The summer quarter arrived with two stories that initially looked unrelated...

By Vlada Matusova

July–September 2025

The summer quarter arrived with two stories that initially looked unrelated but turned out to be the same story told from opposite ends: Kindle Unlimited's per-page payout rate dropped for the third consecutive year, and direct-to-reader sales through author-owned Shopify stores posted their strongest growth numbers since the format emerged. One platform consolidating its hold; authors quietly routing around it. Q3 2025 confirmed what many had suspected since 2023 — the center of gravity in indie publishing is moving, slowly but measurably, away from exclusivity and toward diversification.

KU payout drops again — and the math on exclusivity gets harder

Kindle Unlimited's global fund grew in absolute terms in Q3, but the per-page-read (KENP) rate fell to approximately $0.0041 — down from $0.0044 the previous year and $0.0048 in 2022. For a 300-page novel read in full, that's a royalty of $1.23, compared to a $2.09 royalty on a $2.99 wide sale at 70%. The exclusivity calculation has always involved more than raw payout — KU provides visibility, algorithmic favor, and a built-in reader base. But the compounding effect of three consecutive payout cuts means romance and thriller authors with established audiences are increasingly running the numbers and finding wide distribution pencils out. What this means for you: If you're in KU and haven't modeled the wide scenario recently, Q3 was a good moment to do it. The break-even point between KU and wide has shifted.

Draft2Digital's "Universal Book Links" gain meaningful traction

Draft2Digital reported in August that Books2Read universal links — which route readers to their preferred retailer — had passed 2 million monthly clicks. For wide authors, this represented a maturing infrastructure: a single link that works for a Kobo reader in Germany, a Kindle reader in the US, and an Apple Books user in Australia. The practical implication is that wide marketing is less friction-heavy than it was three years ago. What this means for you: If you're wide and still maintaining separate links per retailer in your marketing materials, consolidating to Books2Read links reduces maintenance overhead and gives you click-level data across platforms in one place.
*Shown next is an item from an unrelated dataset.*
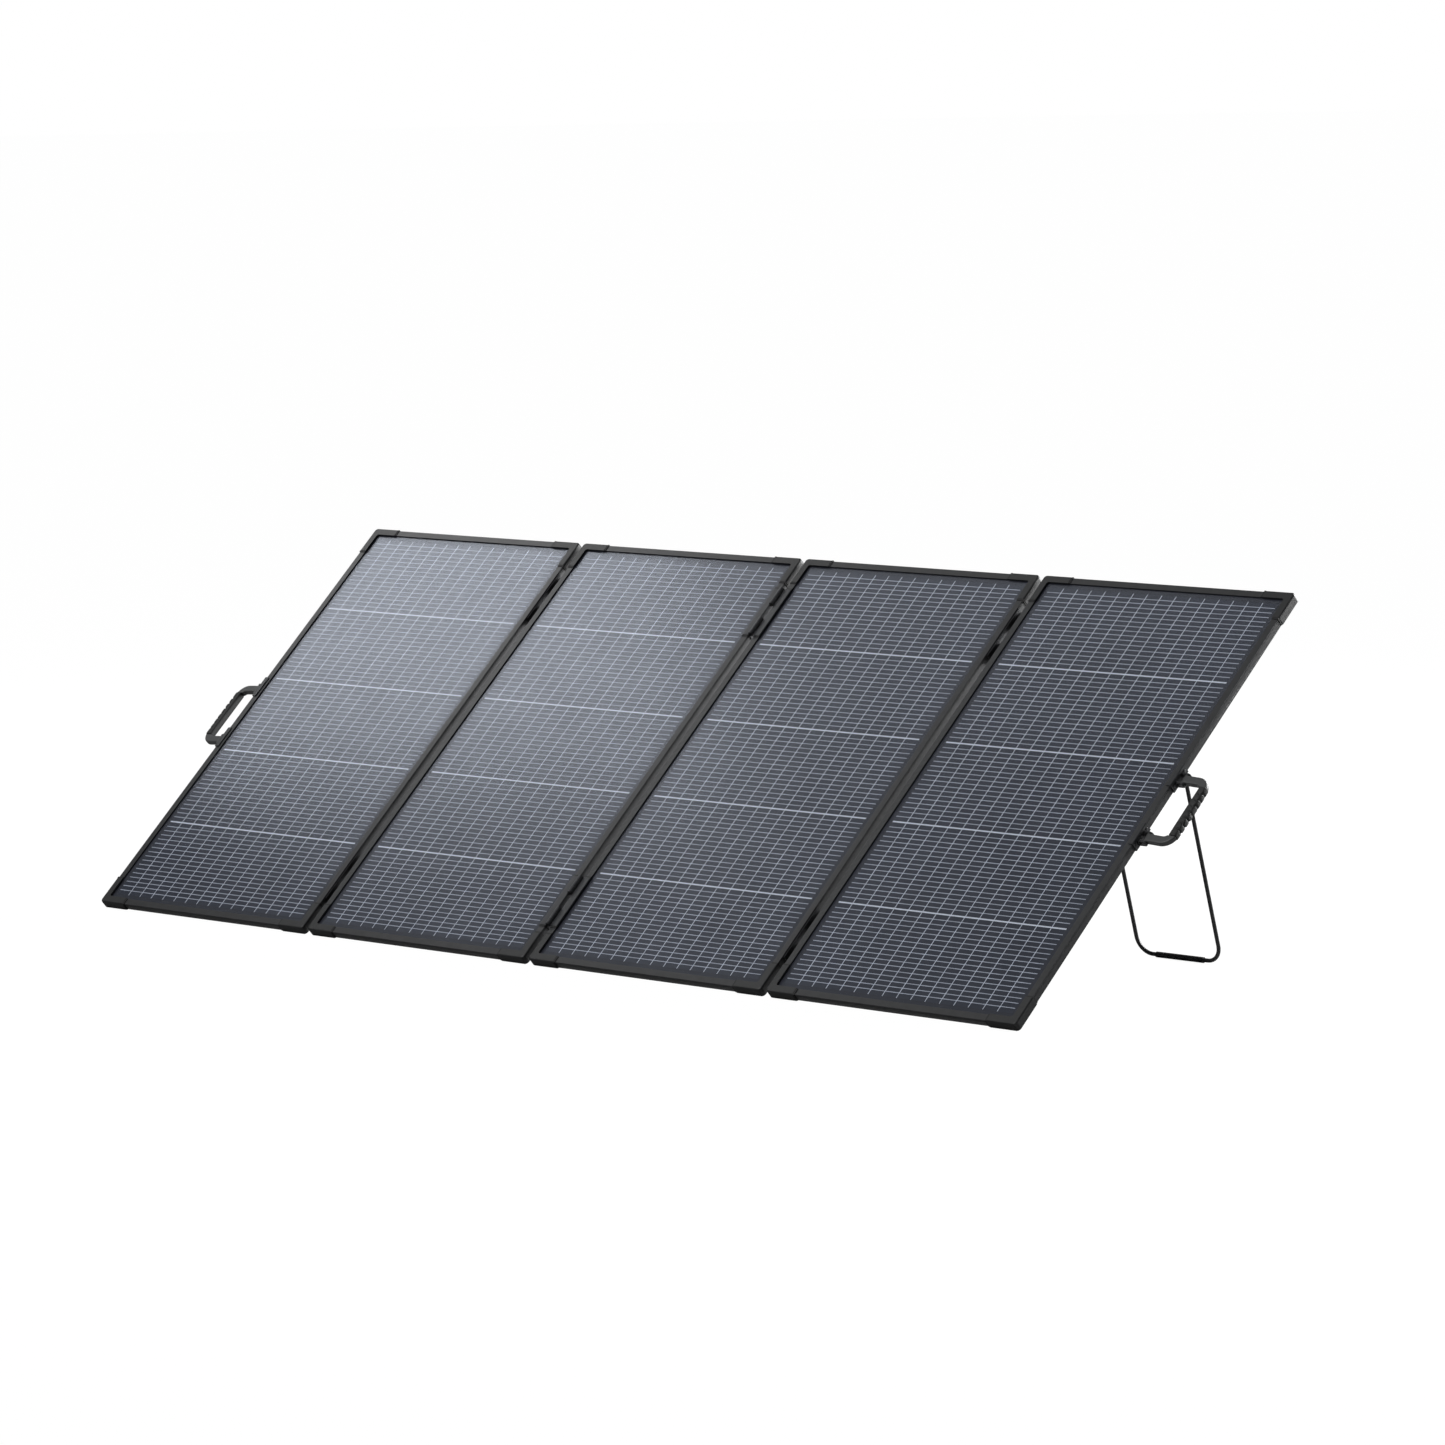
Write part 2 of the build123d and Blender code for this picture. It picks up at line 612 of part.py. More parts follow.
def box_corner():
    """Lower left corner of the junction box on its panel."""
    return (PANEL_W - BOX_W) / 2, PANEL_H - BOX_TOP_INSET - BOX_L


def junction_box():
    """Tray with an open back and a hole for the gland in its lower wall."""
    x, y = box_corner()
    back = LAMINATE_BACK - BOX_T + LID_T
    tray = block(x, x + BOX_W, y, y + BOX_L, back, LAMINATE_BACK)
    tray = fillet(tray.edges().filter_by(Axis.Z), BOX_EDGE)
    tray -= block(x + BOX_WALL, x + BOX_W - BOX_WALL, y + BOX_WALL, y + BOX_L - BOX_WALL,
                  back, LAMINATE_BACK - BOX_WALL)
    return tray - rod_y(GLAND_R, x + BOX_W / 2, y - OVERCUT, y + BOX_WALL, gland_depth())


def junction_lid():
    """Lid that closes the tray and steps down into it."""
    x, y = box_corner()
    back = LAMINATE_BACK - BOX_T
    lid = block(x, x + BOX_W, y, y + BOX_L, back, back + LID_T)
    lid = fillet(lid.edges().filter_by(Axis.Z), BOX_EDGE)
    lid = fillet(lid.edges().filter_by_position(Axis.Z, back, back), LID_T / 2)
    wall = BOX_WALL + SLOT_PLAY
    return lid + block(x + wall, x + BOX_W - wall, y + wall, y + BOX_L - wall,
                       back + LID_T, back + LID_T + LID_STEP)


def gland_depth():
    """Z of the gland's axis, half way up the inside of the tray."""
    return LAMINATE_BACK - (BOX_T - LID_T + BOX_WALL) / 2


def cable_gland():
    """Hollow gland that leads the output lead out of the box."""
    x = PANEL_W / 2
    y = box_corner()[1]
    z = gland_depth()
    body = rod_y(GLAND_R, x, y - GLAND_LENGTH, y + BOX_WALL, z)
    body += rod_y(GLAND_COLLAR_R, x, y - GLAND_COLLAR, y, z)
    end = body.edges().sort_by(Axis.Y)[0]
    body = fillet(end, LID_STEP)
    return body - rod_y(GLAND_BORE_R, x, y - GLAND_LENGTH - OVERCUT, y + BOX_WALL + OVERCUT, z)


# ---------------------------------------------------------------- the whole row, laid flat

def as_list(pieces):
    """A list of pieces, whether one or several were made."""
    if isinstance(pieces, (list, ShapeList)):
        return list(pieces)
    return [pieces]


def moved(pieces, x):
    """Copies of the pieces, moved along the row."""
    return [Pos(x, 0, 0) * piece for piece in as_list(pieces)]


def mirrored(pieces):
    """Mirror images of the pieces at the other end of the row."""
    return [flip_x(piece, ROW_W / 2) for piece in as_list(pieces)]


def panel_nodes():
    """Frame, laminate and screws of every panel."""
    made = {
        "side_rails": side_rails(),
        "end_rails": end_rails(),
        "corner_caps": corner_caps(),
        "front_sheet": laminate_slab(CELL_FRONT, LAMINATE_FRONT),
        "cell_rows": cell_rows(),
        "back_board": back_board(),
        "cap_screws": cap_screws(),
    }
    nodes = {}
    for index in range(PANEL_COUNT):
        for name, pieces in made.items():
            nodes[f"{name}_{index + 1}"] = moved(pieces, index * PITCH)
    holes = bracket_screw_holes()
    last = f"side_rails_{PANEL_COUNT}"
    nodes["side_rails_1"][0] -= holes
    nodes[last][1] -= mirrored(holes)
    return nodes


def hinge_nodes():
    """Leaves and pins of the three seams. The middle seam's hinges are on the front."""
    nodes = {}
    left = leaf(-1)
    right = leaf(1)
    pins = hinge_pins()
    for seam in range(PANEL_COUNT - 1):
        rear = seam % 2 == 0
        name = f"{seam + 1}{seam + 2}"
        nodes[f"hinge_leaves_{name}_left"] = on_seam([left], seam, rear)
        nodes[f"hinge_leaves_{name}_right"] = on_seam([right], seam, rear)
        nodes[f"hinge_pins_{name}"] = on_seam(pins, seam, rear)
    return nodes


def end_nodes(number):
    """Handle and kickstand of the first panel, or their mirror images on the last."""
    arm = bail()
    made = {
        "handle_brackets": handle_brackets(),
        "bracket_screws": bracket_screws(),
        "handle_pins": handle_pins(),
        "handle_arm": hung(arm),
        "handle_grip": hung(grip_blank() - arm),
        "leg_rod": opened(leg_rod()),
        "leg_foot": opened(leg_foot()),
        "leg_pivots": pivot_blocks(),
        "cross_rail": cross_rail(),
    }
    nodes = {}
    for name, pieces in made.items():
        if number > 1:
            pieces = mirrored(pieces)
        nodes[f"{name}_{number}"] = as_list(pieces)
    return nodes


def box_nodes():
    """Junction box, its lid and its gland."""
    x = BOX_PANEL * PITCH
    return {
        "junction_box": moved(junction_box(), x),
        "junction_lid": moved(junction_lid(), x),
        "cable_gland": moved(cable_gland(), x),
    }


def tilted(shape):
    """Tilt a piece of the flat row to its slope."""
    return shape.rotate(Axis.X, TILT)


NODES = {**panel_nodes(), **hinge_nodes(), **end_nodes(1), **end_nodes(PANEL_COUNT),
         **box_nodes()}
TILTED = {name: [tilted(solid) for piece in pieces for solid in piece.solids()]
          for name, pieces in NODES.items()}

# The origin is the middle of the bottom of the whole object's box.
EXTENT = Compound([solid for solids in TILTED.values() for solid in solids]).bounding_box()
SHIFT = Pos(-(EXTENT.min.X + EXTENT.max.X) / 2, -(EXTENT.min.Y + EXTENT.max.Y) / 2, -GROUND)

os.makedirs("parts", exist_ok=True)
for name, solids in TILTED.items():
    export_step(Compound([SHIFT * solid for solid in solids]), f"parts/{name}.step")
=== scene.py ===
import json
import math

import bmesh
import bpy
from mathutils import Matrix, Quaternion, Vector


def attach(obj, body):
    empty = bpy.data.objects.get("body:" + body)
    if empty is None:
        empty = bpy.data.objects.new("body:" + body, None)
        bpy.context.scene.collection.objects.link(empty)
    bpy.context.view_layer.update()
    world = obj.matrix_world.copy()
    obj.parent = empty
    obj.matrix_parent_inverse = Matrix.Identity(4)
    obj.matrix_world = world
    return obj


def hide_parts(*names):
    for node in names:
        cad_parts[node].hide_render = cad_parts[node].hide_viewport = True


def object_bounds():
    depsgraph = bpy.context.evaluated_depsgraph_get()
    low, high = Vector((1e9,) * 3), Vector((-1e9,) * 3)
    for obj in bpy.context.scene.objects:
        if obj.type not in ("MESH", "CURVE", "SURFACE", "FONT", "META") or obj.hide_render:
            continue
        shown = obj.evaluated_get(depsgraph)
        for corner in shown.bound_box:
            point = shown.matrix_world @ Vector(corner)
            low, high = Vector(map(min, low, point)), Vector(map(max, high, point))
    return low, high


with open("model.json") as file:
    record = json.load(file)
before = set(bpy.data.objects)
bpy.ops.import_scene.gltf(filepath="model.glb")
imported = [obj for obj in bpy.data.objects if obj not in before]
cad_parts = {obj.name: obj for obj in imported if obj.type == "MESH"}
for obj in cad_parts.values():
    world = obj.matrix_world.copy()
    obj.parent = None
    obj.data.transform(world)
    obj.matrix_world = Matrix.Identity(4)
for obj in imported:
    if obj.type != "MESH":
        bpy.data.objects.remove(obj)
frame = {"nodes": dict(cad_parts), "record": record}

CAD_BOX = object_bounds()
MM = 0.001

# ---------------------------------------------------------------- the row's own frame
# U runs up the slope and N stands out of the front faces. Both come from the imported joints.

JOINTS = {joint["name"]: joint for joint in frame["record"]["behaviour"]["joints"]}
PANELS = (1, 2, 3, 4)
ENDS = (1, 4)
X_AXIS = Vector((1, 0, 0))
U_AXIS = Vector(JOINTS["fold_34"]["axis"]).normalized()
N_AXIS = X_AXIS.cross(U_AXIS)
ROW_TURN = Matrix((X_AXIS, U_AXIS, N_AXIS)).transposed().to_4x4()
# The row's origin is the middle of its front. The middle seam's axis stands this far in front of it.
FOLD_OUT = 1.25 * MM
MIDDLE = Vector(JOINTS["fold_23"]["pos_m"]) - FOLD_OUT * N_AXIS


def row_matrix(x, u, n):
    """Matrix that puts row coordinates, counted from the point x, u, n, in the object's frame."""
    origin = MIDDLE + x * X_AXIS + u * U_AXIS + n * N_AXIS
    return Matrix.Translation(origin) @ ROW_TURN


def in_row(point):
    """Row coordinates of a point in the object's frame."""
    offset = Vector(point) - MIDDLE
    return Vector((offset.dot(X_AXIS), offset.dot(U_AXIS), offset.dot(N_AXIS)))


def row_box(node):
    """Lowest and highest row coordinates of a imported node's vertices."""
    mesh = frame["nodes"][node].data
    points = [in_row(vertex.co) for vertex in mesh.vertices]
    low = Vector(min(point[axis] for point in points) for axis in range(3))
    high = Vector(max(point[axis] for point in points) for axis in range(3))
    return low, high


# ---------------------------------------------------------------- materials

def new_material(name):
    """An empty node material and its node tree."""
    material = bpy.data.materials.new(name)
    material.use_nodes = True
    tree = material.node_tree
    tree.nodes.clear()
    return material, tree


def add(tree, kind, inputs=None, **properties):
    """Add a node, and set its properties and the values of the inputs that are named."""
    node = tree.nodes.new(kind)
    for name, value in properties.items():
        setattr(node, name, value)
    for name, value in (inputs or {}).items():
        node.inputs[name].default_value = value
    return node


def row_coordinates(tree):
    """Texture coordinates turned into the row's frame, in metres."""
    coords = add(tree, "ShaderNodeTexCoord")
    turn = ROW_TURN.to_3x3().transposed().to_euler()
    mapping = add(tree, "ShaderNodeMapping", vector_type="POINT")
    mapping.inputs["Rotation"].default_value = turn
    tree.links.new(coords.outputs["Object"], mapping.inputs["Vector"])
    return mapping.outputs["Vector"]


def stretched(tree, vector, scale):
    """Scale a coordinate differently along each axis."""
    mapping = add(tree, "ShaderNodeMapping", vector_type="POINT")
    mapping.inputs["Scale"].default_value = scale
    tree.links.new(vector, mapping.inputs["Vector"])
    return mapping.outputs["Vector"]


def noise(tree, vector, scale, detail=3.0, roughness=0.55):
    """Noise value for a coordinate."""
    node = add(tree, "ShaderNodeTexNoise",
               inputs={"Scale": scale, "Detail": detail, "Roughness": roughness})
    tree.links.new(vector, node.inputs["Vector"])
    return node.outputs["Fac"]


def ramp(tree, value, low, high, first, last):
    """Map a value between two limits to a value between two others."""
    node = add(tree, "ShaderNodeMapRange",
               inputs={"From Min": low, "From Max": high, "To Min": first, "To Max": last})
    tree.links.new(value, node.inputs["Value"])
    return node.outputs["Result"]


def blend_colors(tree, factor, first, second):
    """Mix two colours by a factor."""
    node = add(tree, "ShaderNodeMix", data_type="RGBA")
    for index, color in ((6, first), (7, second)):
        if isinstance(color, tuple):
            node.inputs[index].default_value = (*color, 1.0)
        else:
            tree.links.new(color, node.inputs[index])
    tree.links.new(factor, node.inputs[0])
    return node.outputs[2]


EDGE_RADIUS = 0.5 * MM
EDGE_LEAN = 0.06             # lean of the bevelled normal, as one less its cosine, where the painted edge highlight is full
BEVEL_SAMPLES = 4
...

AI narration on audiobooks: ACX tightens, Findaway loosens

ACX (Audible's production marketplace) updated its content guidelines in September to require disclosure of AI-generated narration and to prohibit the use of AI voice clones of real narrators without written consent. Findaway Voices, by contrast, launched a partnership with an AI audio provider offering authors AI narration at roughly $0.25 per finished minute — a fraction of human narration costs. The two platforms are now operating with different standards in the same market. What this means for you: If you're considering AI narration to expand your audio catalog affordably, Findaway offers a lower-cost path — but understand that Audible/ACX may restrict distribution of AI-narrated titles, which limits your reach to the dominant audiobook platform.

Looking ahead to Q4Holiday season promotion dynamics will test whether promo stacking strategies developed for a pre-AI-content-flood market still produce returns when the promotional landscape is more saturated. Watch BookBub's acceptance rates in November — historically the most competitive month — for early signals.